Németh antwortete überaus ausführlich, was das zahlreich erschienene Publikum sichtlich genoss: Hier sprach jemand, der Einblicke in für Außenstehenden kaum bekannten Details in die inneren Zirkeln der damaligen Macht gab. Er berichtete über die äußerst schwierigen Bedingungen, unter denen im hochverschuldeten Ungarn der 80er-Jahre die Wirtschaftspolitik gestaltet und gegen ideologischen Widerstand verteidigt werden musste. Der sowjetische Parteichef Gorbatschow, wie Németh ausführte, zeigte sich zwar 1989 den ungarischen Reformwünschen gegenüber aufgeschlossen, aber niemand vermochte damals zu sagen, wie fest die Position des Generalsekretärs wirklich gewesen war. Das Verständnis für das Unabhängigkeitsstreben der ostmitteleuropäischen Länder kannte auch in den westlichen Hauptstädten Grenzen, und die Perspektive der deutschen Wiedervereinigung löste nicht überall Freude aus (z.B. Frankreich und England), so Németh.
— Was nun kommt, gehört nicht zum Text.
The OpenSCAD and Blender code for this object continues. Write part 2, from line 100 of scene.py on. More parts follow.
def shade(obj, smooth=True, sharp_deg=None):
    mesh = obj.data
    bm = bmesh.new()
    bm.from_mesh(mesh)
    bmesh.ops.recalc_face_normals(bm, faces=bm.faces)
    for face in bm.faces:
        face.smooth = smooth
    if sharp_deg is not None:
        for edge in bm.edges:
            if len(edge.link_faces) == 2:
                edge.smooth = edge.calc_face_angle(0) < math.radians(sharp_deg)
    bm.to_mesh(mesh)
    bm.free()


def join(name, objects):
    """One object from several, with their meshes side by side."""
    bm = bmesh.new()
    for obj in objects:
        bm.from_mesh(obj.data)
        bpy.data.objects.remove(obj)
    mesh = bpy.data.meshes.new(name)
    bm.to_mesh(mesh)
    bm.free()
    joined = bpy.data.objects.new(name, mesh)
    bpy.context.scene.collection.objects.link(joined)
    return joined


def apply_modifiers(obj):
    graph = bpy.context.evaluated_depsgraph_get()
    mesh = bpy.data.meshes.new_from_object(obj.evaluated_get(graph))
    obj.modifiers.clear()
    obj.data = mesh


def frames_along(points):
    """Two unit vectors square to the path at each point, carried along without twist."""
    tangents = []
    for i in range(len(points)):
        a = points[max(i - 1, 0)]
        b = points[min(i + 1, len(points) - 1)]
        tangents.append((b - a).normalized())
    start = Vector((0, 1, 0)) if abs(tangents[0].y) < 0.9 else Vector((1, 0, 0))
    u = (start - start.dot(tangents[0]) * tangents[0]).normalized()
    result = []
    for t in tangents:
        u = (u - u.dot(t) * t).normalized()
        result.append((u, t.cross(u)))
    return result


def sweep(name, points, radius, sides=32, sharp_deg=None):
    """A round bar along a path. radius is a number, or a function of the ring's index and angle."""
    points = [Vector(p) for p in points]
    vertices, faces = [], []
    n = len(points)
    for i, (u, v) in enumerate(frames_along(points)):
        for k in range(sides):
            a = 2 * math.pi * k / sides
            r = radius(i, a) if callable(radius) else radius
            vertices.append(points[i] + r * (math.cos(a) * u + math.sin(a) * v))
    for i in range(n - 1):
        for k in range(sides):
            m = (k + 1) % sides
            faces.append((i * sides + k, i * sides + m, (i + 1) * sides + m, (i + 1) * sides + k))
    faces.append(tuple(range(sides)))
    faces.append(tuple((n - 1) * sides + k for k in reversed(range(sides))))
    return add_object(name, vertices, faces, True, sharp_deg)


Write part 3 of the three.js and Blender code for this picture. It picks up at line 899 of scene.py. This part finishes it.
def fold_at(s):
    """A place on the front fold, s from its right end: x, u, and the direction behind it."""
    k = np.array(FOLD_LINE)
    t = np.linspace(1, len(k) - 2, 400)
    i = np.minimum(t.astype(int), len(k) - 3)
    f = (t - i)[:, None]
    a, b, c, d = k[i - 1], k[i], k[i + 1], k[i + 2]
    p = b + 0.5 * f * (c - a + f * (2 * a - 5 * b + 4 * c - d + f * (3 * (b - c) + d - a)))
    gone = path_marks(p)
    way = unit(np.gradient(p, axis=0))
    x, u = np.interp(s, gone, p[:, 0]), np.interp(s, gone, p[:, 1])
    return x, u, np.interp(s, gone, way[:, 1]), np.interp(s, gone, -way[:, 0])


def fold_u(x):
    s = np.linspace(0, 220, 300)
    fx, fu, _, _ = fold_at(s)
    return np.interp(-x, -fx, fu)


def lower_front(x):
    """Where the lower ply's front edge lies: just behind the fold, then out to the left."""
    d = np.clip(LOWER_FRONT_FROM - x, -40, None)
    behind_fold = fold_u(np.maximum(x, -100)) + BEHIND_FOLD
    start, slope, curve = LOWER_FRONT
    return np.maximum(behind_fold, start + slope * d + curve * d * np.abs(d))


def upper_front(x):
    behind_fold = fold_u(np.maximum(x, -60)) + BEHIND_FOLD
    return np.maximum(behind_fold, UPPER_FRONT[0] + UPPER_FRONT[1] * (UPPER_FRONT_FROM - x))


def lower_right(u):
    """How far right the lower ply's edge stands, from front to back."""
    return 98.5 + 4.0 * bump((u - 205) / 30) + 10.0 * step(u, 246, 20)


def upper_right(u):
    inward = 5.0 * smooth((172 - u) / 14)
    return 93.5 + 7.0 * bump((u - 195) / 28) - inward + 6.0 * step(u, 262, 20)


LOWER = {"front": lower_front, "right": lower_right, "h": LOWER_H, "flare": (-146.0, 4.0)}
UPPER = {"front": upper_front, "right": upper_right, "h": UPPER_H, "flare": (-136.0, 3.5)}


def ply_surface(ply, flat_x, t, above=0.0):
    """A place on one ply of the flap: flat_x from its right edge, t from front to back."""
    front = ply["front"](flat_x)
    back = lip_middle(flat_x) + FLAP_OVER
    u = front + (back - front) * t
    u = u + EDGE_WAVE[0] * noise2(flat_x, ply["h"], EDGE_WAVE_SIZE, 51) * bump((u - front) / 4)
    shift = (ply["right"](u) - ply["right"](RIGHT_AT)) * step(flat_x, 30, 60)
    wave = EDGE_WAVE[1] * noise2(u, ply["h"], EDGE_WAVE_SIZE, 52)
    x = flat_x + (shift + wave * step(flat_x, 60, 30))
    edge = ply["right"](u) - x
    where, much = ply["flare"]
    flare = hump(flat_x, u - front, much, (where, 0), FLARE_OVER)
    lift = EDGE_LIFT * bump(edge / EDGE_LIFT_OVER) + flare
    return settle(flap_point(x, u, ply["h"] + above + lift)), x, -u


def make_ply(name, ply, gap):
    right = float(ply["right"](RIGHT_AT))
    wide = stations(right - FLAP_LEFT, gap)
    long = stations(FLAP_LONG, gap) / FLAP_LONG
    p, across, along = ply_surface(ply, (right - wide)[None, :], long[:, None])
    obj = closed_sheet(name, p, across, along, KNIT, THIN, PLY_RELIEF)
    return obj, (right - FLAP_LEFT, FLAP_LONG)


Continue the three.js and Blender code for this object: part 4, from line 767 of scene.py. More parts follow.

Rainer, ein guter Kenner der Quellenlage, bezeichnete die vorhandene Dokumentation der Wende in den ungarischen Archiven als verhältnismäßig gut, wies aber auf die vernichteten Unterlagen der Staatssicherheit als ein ethisch-politisches Problem hin. Auf Martins beharrliche Frage erzählte der frühere Ministerpräsident ein bisher unbekanntes Detail der Wendezeit: Es trifft zu, dass Németh, der die Kompetenz der Opposition damals für ungenügend hielt und sich deshalb im Interesse des Landes eine längere Zeit der Ablösung gewünscht hätte, dem Vorsitzenden des Ungarischen Demokratischen Forums (MDF), József Antall, im Dezember 1989 die Möglichkeit einer frühzeitigen Koalition, das heißt den Eintritt in seine eigene Regierung angeboten hatte. Németh zeigte jetzt ein gewisses Verständnis dafür, dass die Opposition das Angebot damals zurückgewiesen hat, da sie nicht bereit war, die Verantwortung für die damalige bedrückende Wirtschaftslage mitzutragen.